**Set problem**
Copy all lines below containing "between".
-- Begin Records for the task --
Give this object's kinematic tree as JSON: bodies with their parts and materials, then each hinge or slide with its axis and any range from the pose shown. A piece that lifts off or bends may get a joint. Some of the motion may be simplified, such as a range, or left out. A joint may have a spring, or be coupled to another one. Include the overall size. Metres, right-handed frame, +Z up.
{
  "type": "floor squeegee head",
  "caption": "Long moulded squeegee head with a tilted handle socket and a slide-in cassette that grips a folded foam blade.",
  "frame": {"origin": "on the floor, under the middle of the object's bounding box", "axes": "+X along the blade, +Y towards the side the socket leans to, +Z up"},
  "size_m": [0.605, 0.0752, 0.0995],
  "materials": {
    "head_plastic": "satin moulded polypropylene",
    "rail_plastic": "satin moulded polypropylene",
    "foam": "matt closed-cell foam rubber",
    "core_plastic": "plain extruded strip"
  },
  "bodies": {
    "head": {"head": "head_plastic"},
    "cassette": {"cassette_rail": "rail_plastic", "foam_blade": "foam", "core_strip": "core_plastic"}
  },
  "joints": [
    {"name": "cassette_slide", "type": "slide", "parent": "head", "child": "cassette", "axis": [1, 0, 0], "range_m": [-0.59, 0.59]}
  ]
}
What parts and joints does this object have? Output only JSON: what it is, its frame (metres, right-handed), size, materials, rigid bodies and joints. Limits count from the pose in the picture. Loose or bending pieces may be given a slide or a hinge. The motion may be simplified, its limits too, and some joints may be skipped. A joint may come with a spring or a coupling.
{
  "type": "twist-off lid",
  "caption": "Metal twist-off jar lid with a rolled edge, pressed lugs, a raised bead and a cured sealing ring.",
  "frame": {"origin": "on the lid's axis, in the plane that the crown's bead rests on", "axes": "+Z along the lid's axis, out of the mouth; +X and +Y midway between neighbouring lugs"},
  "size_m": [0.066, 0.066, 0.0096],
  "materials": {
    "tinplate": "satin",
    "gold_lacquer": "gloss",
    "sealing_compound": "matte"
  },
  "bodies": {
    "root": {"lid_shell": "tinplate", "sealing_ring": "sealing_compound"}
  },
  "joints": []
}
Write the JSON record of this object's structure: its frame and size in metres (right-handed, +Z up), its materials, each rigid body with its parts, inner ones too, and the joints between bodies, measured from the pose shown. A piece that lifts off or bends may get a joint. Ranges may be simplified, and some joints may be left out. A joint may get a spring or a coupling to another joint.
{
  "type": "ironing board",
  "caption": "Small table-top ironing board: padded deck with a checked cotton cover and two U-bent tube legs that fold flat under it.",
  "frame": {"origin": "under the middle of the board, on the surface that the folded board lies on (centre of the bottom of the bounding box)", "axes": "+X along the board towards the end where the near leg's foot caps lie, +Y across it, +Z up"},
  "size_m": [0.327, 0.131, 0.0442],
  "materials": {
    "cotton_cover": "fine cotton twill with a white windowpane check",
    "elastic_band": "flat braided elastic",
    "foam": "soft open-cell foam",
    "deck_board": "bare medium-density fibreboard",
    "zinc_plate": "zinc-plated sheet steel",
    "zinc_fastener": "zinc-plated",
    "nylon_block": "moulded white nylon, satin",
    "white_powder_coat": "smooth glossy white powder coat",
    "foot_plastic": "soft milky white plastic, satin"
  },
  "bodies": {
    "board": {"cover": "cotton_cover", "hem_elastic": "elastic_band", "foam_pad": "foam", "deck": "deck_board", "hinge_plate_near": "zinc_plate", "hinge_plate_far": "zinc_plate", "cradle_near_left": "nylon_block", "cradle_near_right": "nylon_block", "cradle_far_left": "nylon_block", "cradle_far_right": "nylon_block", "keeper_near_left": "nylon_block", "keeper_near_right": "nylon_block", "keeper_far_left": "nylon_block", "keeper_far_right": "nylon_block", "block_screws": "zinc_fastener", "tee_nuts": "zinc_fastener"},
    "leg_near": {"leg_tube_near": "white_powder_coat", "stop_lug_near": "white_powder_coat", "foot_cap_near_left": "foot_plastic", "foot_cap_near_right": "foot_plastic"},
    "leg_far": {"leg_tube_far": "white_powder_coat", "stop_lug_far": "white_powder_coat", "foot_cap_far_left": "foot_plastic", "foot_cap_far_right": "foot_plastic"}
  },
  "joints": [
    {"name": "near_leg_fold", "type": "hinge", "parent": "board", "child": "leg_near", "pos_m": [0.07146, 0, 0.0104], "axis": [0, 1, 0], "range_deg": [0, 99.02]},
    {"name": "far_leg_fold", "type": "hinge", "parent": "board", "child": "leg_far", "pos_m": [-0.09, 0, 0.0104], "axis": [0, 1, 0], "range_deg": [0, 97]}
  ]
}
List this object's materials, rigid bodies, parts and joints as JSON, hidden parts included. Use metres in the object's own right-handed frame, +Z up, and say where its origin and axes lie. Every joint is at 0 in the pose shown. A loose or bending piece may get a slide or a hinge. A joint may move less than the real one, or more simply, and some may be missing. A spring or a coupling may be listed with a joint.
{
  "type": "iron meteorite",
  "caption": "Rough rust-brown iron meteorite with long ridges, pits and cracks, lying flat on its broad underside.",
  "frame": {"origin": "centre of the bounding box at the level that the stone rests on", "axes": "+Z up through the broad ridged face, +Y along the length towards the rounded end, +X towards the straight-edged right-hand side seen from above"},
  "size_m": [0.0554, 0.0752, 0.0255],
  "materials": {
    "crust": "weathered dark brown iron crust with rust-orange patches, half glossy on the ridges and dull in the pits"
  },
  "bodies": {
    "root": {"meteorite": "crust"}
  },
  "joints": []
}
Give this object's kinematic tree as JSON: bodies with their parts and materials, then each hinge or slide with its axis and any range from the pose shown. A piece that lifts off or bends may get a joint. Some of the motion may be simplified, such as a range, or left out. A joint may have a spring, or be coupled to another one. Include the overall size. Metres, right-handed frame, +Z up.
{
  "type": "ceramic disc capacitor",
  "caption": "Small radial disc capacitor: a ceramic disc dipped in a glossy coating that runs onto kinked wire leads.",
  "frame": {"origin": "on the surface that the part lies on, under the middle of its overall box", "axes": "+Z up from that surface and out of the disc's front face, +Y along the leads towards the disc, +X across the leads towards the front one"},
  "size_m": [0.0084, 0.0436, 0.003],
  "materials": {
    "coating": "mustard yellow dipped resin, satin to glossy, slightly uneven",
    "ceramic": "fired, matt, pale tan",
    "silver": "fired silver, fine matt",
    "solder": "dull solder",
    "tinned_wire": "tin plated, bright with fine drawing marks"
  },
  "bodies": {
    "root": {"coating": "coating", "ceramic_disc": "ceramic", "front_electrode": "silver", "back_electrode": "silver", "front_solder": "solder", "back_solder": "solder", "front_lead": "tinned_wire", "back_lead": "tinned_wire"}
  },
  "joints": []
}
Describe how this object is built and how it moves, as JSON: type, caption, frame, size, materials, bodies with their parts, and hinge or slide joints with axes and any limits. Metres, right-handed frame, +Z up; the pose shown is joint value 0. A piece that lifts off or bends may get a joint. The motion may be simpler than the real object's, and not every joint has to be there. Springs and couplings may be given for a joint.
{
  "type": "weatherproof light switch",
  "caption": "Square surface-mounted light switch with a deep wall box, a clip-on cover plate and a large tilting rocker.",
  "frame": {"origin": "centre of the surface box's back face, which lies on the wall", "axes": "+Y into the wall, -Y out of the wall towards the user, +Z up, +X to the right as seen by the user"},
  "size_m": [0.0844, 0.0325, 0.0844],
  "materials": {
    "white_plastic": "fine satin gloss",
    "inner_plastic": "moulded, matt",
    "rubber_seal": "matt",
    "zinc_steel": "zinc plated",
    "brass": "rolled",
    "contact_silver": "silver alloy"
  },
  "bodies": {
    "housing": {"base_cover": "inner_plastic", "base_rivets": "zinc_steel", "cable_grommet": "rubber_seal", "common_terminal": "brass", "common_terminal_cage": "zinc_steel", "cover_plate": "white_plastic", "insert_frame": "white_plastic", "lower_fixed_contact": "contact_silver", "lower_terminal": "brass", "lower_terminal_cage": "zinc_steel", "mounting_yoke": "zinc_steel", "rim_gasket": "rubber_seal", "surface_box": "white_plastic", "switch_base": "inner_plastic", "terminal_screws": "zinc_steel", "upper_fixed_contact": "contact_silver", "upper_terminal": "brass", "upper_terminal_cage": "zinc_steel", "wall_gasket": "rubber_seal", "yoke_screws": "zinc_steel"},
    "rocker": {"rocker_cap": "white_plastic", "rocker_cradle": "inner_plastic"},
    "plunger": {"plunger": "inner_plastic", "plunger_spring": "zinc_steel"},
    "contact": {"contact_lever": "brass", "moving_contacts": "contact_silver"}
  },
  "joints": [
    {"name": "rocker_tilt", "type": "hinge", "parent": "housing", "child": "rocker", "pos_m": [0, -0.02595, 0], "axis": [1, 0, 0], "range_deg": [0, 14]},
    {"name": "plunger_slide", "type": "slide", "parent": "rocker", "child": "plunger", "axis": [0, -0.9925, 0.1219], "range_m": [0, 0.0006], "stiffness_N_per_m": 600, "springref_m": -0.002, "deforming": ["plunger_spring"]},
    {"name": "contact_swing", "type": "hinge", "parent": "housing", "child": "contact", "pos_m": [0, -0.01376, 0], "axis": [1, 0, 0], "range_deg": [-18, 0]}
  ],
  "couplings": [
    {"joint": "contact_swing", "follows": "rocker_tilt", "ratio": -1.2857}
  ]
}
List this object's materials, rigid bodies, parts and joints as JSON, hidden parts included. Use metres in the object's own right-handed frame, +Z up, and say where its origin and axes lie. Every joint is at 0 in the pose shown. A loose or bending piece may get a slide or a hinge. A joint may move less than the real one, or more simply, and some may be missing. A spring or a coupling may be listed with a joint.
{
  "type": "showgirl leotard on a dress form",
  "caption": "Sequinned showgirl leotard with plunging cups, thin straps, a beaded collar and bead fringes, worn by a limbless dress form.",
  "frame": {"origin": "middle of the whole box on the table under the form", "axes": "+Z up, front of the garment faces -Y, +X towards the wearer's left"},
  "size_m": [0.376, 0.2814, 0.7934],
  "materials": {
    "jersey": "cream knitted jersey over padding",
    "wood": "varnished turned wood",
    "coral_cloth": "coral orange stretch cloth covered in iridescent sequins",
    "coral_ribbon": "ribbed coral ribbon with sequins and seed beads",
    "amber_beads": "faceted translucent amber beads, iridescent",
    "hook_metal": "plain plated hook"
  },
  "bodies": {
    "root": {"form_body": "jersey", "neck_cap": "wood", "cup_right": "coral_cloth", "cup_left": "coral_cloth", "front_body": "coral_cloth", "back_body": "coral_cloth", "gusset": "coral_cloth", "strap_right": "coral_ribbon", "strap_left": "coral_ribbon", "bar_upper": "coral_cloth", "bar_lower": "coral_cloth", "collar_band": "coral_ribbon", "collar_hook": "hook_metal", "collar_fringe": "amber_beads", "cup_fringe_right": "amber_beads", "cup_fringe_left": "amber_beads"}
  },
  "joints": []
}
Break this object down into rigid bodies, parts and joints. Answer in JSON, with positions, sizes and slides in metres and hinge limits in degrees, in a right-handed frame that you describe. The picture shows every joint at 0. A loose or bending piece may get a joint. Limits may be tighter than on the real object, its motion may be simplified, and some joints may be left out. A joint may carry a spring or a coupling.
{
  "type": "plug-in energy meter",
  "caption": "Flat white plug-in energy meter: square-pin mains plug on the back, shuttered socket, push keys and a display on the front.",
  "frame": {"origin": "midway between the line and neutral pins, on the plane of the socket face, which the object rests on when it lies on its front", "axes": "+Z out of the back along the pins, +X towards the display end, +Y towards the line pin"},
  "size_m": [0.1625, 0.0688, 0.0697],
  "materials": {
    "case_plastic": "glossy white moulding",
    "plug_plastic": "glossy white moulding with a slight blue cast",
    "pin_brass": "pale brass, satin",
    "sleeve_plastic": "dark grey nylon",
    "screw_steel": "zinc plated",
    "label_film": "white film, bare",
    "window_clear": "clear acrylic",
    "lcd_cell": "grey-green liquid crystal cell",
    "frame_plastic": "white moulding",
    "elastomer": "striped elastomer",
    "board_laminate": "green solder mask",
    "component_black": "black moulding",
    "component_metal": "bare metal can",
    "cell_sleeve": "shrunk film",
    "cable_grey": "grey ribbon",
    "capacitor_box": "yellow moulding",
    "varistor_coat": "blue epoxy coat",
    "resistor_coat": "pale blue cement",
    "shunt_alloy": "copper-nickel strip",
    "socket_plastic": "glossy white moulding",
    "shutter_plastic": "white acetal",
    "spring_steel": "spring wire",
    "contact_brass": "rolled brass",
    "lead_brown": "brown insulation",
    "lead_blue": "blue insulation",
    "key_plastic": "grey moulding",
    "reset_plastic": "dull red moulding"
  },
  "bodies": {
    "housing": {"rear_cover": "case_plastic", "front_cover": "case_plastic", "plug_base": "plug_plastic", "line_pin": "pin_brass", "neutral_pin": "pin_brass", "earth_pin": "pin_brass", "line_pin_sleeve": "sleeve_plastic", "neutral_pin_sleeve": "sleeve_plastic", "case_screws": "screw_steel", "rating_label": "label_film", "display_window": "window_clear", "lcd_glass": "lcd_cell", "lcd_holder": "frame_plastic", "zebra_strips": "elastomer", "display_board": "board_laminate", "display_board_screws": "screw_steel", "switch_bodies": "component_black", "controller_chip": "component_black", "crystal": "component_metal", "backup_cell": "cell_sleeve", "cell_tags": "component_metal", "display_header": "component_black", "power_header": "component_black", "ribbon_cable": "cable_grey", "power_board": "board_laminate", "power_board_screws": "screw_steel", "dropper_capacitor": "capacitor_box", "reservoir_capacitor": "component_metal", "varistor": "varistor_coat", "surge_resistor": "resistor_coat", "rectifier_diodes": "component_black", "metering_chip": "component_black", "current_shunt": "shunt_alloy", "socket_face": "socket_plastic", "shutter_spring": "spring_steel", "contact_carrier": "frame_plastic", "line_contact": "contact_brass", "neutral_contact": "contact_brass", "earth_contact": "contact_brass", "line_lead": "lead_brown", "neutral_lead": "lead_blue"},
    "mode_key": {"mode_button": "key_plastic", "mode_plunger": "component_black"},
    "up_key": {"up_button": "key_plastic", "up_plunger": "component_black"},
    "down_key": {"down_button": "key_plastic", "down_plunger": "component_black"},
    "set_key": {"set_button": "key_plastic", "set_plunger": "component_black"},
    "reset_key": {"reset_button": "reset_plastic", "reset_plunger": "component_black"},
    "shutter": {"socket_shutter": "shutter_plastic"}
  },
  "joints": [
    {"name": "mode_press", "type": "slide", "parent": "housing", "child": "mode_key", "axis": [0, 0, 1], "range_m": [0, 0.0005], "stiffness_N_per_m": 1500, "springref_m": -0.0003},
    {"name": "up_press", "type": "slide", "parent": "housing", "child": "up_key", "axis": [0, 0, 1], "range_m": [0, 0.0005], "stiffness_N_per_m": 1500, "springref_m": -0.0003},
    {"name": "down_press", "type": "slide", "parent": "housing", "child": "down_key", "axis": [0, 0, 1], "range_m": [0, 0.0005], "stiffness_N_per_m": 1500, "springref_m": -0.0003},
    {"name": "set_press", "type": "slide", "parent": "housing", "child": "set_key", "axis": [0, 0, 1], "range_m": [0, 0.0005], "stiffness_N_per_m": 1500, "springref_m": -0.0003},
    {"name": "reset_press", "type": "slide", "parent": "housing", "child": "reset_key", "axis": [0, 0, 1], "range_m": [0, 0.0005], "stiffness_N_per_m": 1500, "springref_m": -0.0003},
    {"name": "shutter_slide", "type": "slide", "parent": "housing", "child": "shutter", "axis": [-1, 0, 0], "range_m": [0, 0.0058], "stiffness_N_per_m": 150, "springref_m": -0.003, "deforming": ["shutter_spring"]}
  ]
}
-- End Records for the task --
**Correct result**
  "frame": {"origin": "on the lid's axis, in the plane that the crown's bead rests on", "axes": "+Z along the lid's axis, out of the mouth; +X and +Y midway between neighbouring lugs"},
Write the JSON record of this object's structure: its frame and size in metres (right-handed, +Z up), its materials, each rigid body with its parts, inner ones too, and the joints between bodies, measured from the pose shown. A piece that lifts off or bends may get a joint. Ranges may be simplified, and some joints may be left out. A joint may get a spring or a coupling to another joint.
  "frame": {"origin": "midway between the line and neutral pins, on the plane of the socket face, which the object rests on when it lies on its front", "axes": "+Z out of the back along the pins, +X towards the display end, +Y towards the line pin"},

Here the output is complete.